Templates are No Panacea
When treating templates as supplemental knowledge to an investigation we should always be cognizant that all of the possibilities will never be included in whatever listing we produce. What is listed is just past experience, what people have encountered before in similar situations. This does not mean that there are not other possibilities that exist. We all come from unique working environments with unique variables at play (i.e. – processes, procedures, regulatory environments, cultures, etc.) Templates should NOT be viewed as all inclusive and we should continually press the boundaries of our team’s experience for looking at unique possibilities that could have occurred, always building upon our template database and creating more comprehensive templates as a result.
Types of Templates – Explanatory versus Exploratory Trees
Templates can come in two forms, explanatory trees and exploratory trees. We will briefly describe and discuss both.
Explanatory Tree Templates – these are templates that are based on actual past analyses (case studies) where the team identifies only what was found to be true.
For a simplistic example let’s say that we have a chronic pump failure. An RCA team has been put together to analyze this pump failure. They collect their data, construct their logic tree and prove their hypotheses accordingly. They include the following logic tree as part of their final report to explain their findings. Only the causal factors specific to this failure event are included in the logic tree.
Exploratory Templates – Exploratory templates are used when an RCA team is meeting and they want to look not only at what was found in a previous analysis (explanatory tree) but also what was explored. This would include the logic found to be true in the explanatory tree plus what was explored and found NOT to be true. This is essentially the difference in answering the question ‘Why?’ versus “How Could?”
When asking “Why?” something has occurred, it connotes we want a single answer based on someone’s opinion. The 5-Whys approach is a good example of this as the resultant logic is linear logic. This would be fine if familiar always happened linearly. However, we all know that failure most often occurs when parallel paths of failure occur at the same time and couple together to cause the undesirable outcome.
When asking “How Could” something have occurred, this forces the RCA team to consider all of the possibilities instead of only the obvious. The advantage here is that something that was found “not true” on a previous analysis may prove to “be true” in our current analysis. Therefore we are exploring all possibilities instead of viewing only limited ones.
Compare the explanatory tree in Figure 1.4 with an exploratory tree of the same event in Figure 1.5. Essentially an explanatory tree is embedded within an exploratory tree (see path-to-failure in red).
As you can tell in the exploratory tree of the same event, all the hypotheses with an “X” were hypotheses that were indeed explored, but with proper evidence were proven to be “not true”.
So in a nutshell, an explanatory tree only shows what was true and an exploratory tree shows everything that was explored.
Logical Hand Offs When Using Templates
Life would be nice if we could explain everything with one piece of paper! However, as we all know, life tends to be complex and viewed through multiple prisms. Therefore it is not prudent to think we can have a single logic tree that can explain away all of the failures we face. Can you imagine trying to navigate a single logic tree with thousands of hypotheses? The visual itself would be an immediate deterrent to moving forward.

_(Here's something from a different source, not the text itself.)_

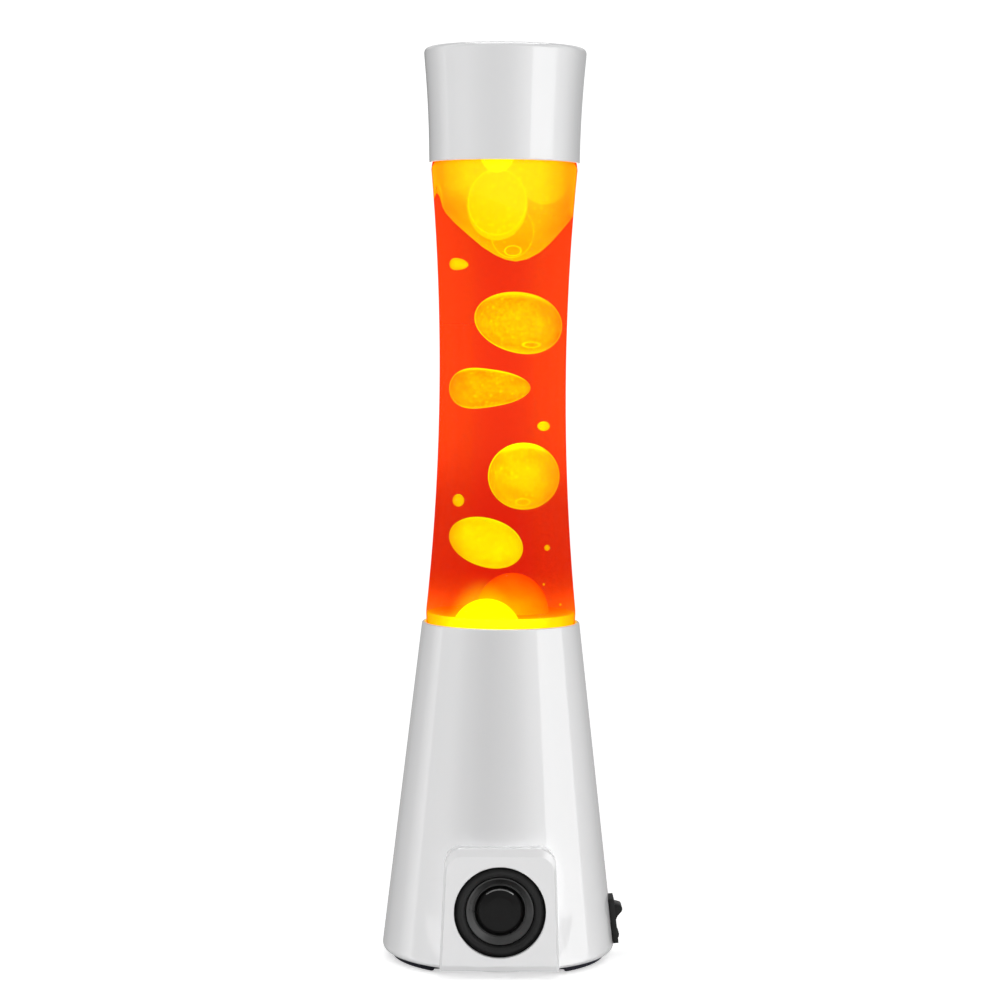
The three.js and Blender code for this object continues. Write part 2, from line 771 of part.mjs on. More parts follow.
// An egg: an ellipsoid whose end at +x is drawn out by the given amount, then leaned and placed.
function egg({ size, lean = 0, taper = 0, at }, grow = 0) {
  const geometry = new THREE.SphereGeometry(1, 14, 9);
  const position = geometry.attributes.position;
  for (let i = 0; i < position.count; i++) {
    const x = position.getX(i);
    const narrow = 1 - taper * (x + 1) * 0.5;
    position.setXYZ(
      i,
      x * (size[0] + grow),
      position.getY(i) * narrow * (size[1] + grow),
      position.getZ(i) * narrow * (size[2] + grow),
    );
  }
  return geometry.rotateY(lean * degrees).translate(...at);
}

const blobs = [
  { size: [18, 14, 13.5], lean: 16, at: [6.1, 0, 287.6] },
  { size: [16, 9, 9.4], lean: -2, taper: 0.6, at: [-5.2, 0, 257.8] },
  { size: [14.5, 14.5, 15.2], at: [8.9, 0, 218.5] },
  { size: [15.2, 12, 11.6], lean: 14, at: [-6.3, 0, 188] },
];
const domes = [
  { size: [14, 11, 13.5], at: [-5.5, -5, 150] },
  { size: [14.5, 9, 14], at: [5, 12, 160] },
];

function waxTop(grow = 0) {
  const tip = 315.3;
  const mass = lathe([
    [0, tip - grow],
    [8 + grow, tip + 2.2],
    [15 + grow, tip + 7],
    [21 + grow, tip + 14],
    [25.4 + grow, tip + 22],
    [27.6 + grow, liquidTop],
    [29.4, liquidTop],
    [29.9, 357],
    [20, 363],
    [0, 363],
  ], 28);
  // The hanging tip leans to the right of the axis.
  const position = mass.attributes.position;
  for (let i = 0; i < position.count; i++) {
    const below = Math.max(0, liquidTop - position.getZ(i)) / (liquidTop - tip);
    position.setX(i, position.getX(i) + 4.6 * below ** 2);
  }
  return mass;
}

function waxPool() {
  const pool = lathe([
    [0, bottleBottom + 4.8],
    [24.8, bottleBottom + 5.4],
    [29.8, 152.8],
    [30.4, poolTop],
    [0, poolTop],
  ], 28);
  return join(pool, ...domes.map((dome) => egg(dome)));
}

function lampLiquid() {
  const skin = glassWall + GAP;
  const levels = [157, 190, 225, 262, 299, 330, liquidTop - GAP];
  const body = lathe([
    [0, poolTop + GAP],
    [30.5, poolTop + GAP],
    ...levels.map((z) => [glassRadius(z) - skin, z]),
    [0, liquidTop - GAP],
  ], 28);
  // Each drop's space has a pin hole to the rear, because the solid has no sealed hollow.
  const vents = blobs.map(({ at }) => rod(0.7, at, [at[0], 40, at[2]], 6));
  const spaces = [...blobs, ...domes].map((wax) => egg(wax, GAP));
  const topSpace = common(waxTop(1.6 * GAP), box([-60, -60, 300], [60, 60, liquidTop - 0.01]));
  return cut(body, topSpace, ...spaces, ...vents);
}
piece("lamp_liquid", lampLiquid(), redLiquid);
piece("wax_top", waxTop(), yellowWax);
piece("wax_pool", waxPool(), yellowWax);
blobs.forEach((blob, i) => piece("wax_drop_" + (i + 1), egg(blob), yellowWax));

// ---- Ring that the bottle stands in ----
piece("seat_ring", ring([
  [22.5, ledgeTop + GAP],
  [32.6, ledgeTop + GAP],
  [32.6, 131],
  [31.4, 131],
  [31.4, bottleBottom - GAP],
  [22.5, bottleBottom - GAP],
], 28), aluminium);

// ---- Top cap ----
function topCap() {
  const levels = [360.5, 376, 392, 408];
  const outerEdge = 2;
  return lathe([
    [0, totalHeight - 2.4],
    [31, totalHeight - 2.4],
    [capRadius(405) - capWall, totalHeight - 5],
    ...levels.slice(1, -1).reverse().map((z) => [capRadius(z) - capWall, z]),
    [capRadius(361) - capWall, 361],
    [33.3, capBottom + 0.1],
    [33.55, capBottom],
    ...levels.map((z) => [capRadius(z), z]),
    ...arc(capRadius(408) - outerEdge, 408, outerEdge, 30, 90, 2),
    [33.2, totalHeight - 0.4],
    [0, totalHeight - 0.5],
  ], 40);
}
piece("top_cap", topCap(), whiteGloss);

export default lamp;
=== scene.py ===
"""Lava lamp with a loudspeaker in its base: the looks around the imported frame.

Lengths in the code are millimetres, and MM turns them into Blender's metres. The axis of the lamp is
x = y = 0, the ground is z = 0, the loudspeaker faces -Y, the switch +X and the mains inlet +Y.
"""

import math
from functools import partial

import bmesh
import bpy
from mathutils import Matrix, Vector


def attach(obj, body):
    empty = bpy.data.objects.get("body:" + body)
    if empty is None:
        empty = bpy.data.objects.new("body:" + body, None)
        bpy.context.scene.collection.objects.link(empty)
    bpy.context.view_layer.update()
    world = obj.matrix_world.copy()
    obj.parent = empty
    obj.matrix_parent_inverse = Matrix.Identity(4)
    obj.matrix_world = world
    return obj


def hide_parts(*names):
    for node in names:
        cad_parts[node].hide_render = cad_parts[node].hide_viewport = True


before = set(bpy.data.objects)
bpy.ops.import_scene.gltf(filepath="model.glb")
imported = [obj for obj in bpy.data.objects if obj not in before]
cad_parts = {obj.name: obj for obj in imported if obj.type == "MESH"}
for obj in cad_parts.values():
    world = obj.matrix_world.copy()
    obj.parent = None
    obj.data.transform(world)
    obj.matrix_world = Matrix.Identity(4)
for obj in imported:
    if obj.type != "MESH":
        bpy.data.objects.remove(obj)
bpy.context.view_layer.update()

MM = 0.001
TAU = 2 * math.pi

# ---- Dimensions shared by several pieces, as in the CAD model ----
BASE_TOP = 152.6
RIM_RADIUS = 35.6
TAPER = 0.1156
SLOPE = math.atan(TAPER)
WALL = 2.3
SPEAKER_Z = 29.7
SWITCH_Z = 16.6
INLET_Z = 17
HOUSING_FRONT = 52.4
HOUSING_TOP = 58
HOUSING_BOTTOM = 3.8
BOTTLE_BOTTOM = 126.1
BOTTLE_TOP = 388
LIQUID_SKIN = 0.45  # from the outside of the glass to the liquid
HANG_SKIN = 0.6  # from the outside of the glass to the hanging wax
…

The larger the logic tree the harder it is to digest from a thought processing standpoint. As a result, much thought has gone into developing our templates into “manageable chunks”. These “chunks” can be thought of as branches if you will since we are using the tree analogy.
Instead of trying to have one tree that includes all the possibilities of how bearings, gears, fans, circuit boards, motors, seals, etc. can fail, it would only make sense for each to have its own templates. Since there are hundreds of ways these components can fail, it would make even more logical sense that each of these sub-failure modes have their own templates as well. This is the reason that there may be multiple templates for equipment that has multiple modes of failure.
If you will remember our earlier discussion about cause types, we mentioned the terms Physical, Human and Latent root causes. We discussed that this is the sequential pattern in which failure occurs. When developing templates and keeping the “manageable chunks” concept in mind, we have to dissect the tree vertically as well.
Most templates are very unique when it comes to understanding how different failure modes can occur physically. For this reason, most of the Electrical and Mechanical templates in the PROACT® Logic Tree Knowledge Management series describe the physical mechanisms of failure that are possible to cause those events to occur.
The intent is that at the end of these templates, by drilling deeper, we will start to explore potential errors in judgment or decision making. We defined these earlier as Human Roots.
This is a key “hand off” point in the templates because we have moved from the physical world to the human aspects of the failure. At this point, the Human templates come into play and they provide a series of possibilities about why people make the decisions they do that result in physical failure. Remember, the Human Roots are actual decision points. The Latent Roots are the reasoning for the decisions and are embedded in organizational systems.
Expanding on the sample template shown in Figure 1.6 [Pipe Thinning], you can see that one of the logic legs ends in ‘Inadequate Material Selection” (see Figure 1.7). This is a decision point because someone made a decision to select a certain material for a certain reason. Why did they do that?
The way the templates were designed to be used and navigated allows the analyst to first use key words to get them down to Physical Roots. Then when they get to decision points (Human Roots) they will then be tapping off of the Human Templates which will explore the various reasons that people could be influenced to make an improper decision at the time that they make it.
If we were to do a key word search on “procedure” or “procedure non-compliance” we may yield some of the following results shown in Figure 1.8. We are exploring some of the reasons that procedures are not complied with and will depend on evidence to determine whether these possibilities are true or not.
It is critical to the success of using past experience and knowledge that the information easily be put at the fingertips of those that can use it. We have designed our navigation tools to locate the desired logic in the simplest manner possible.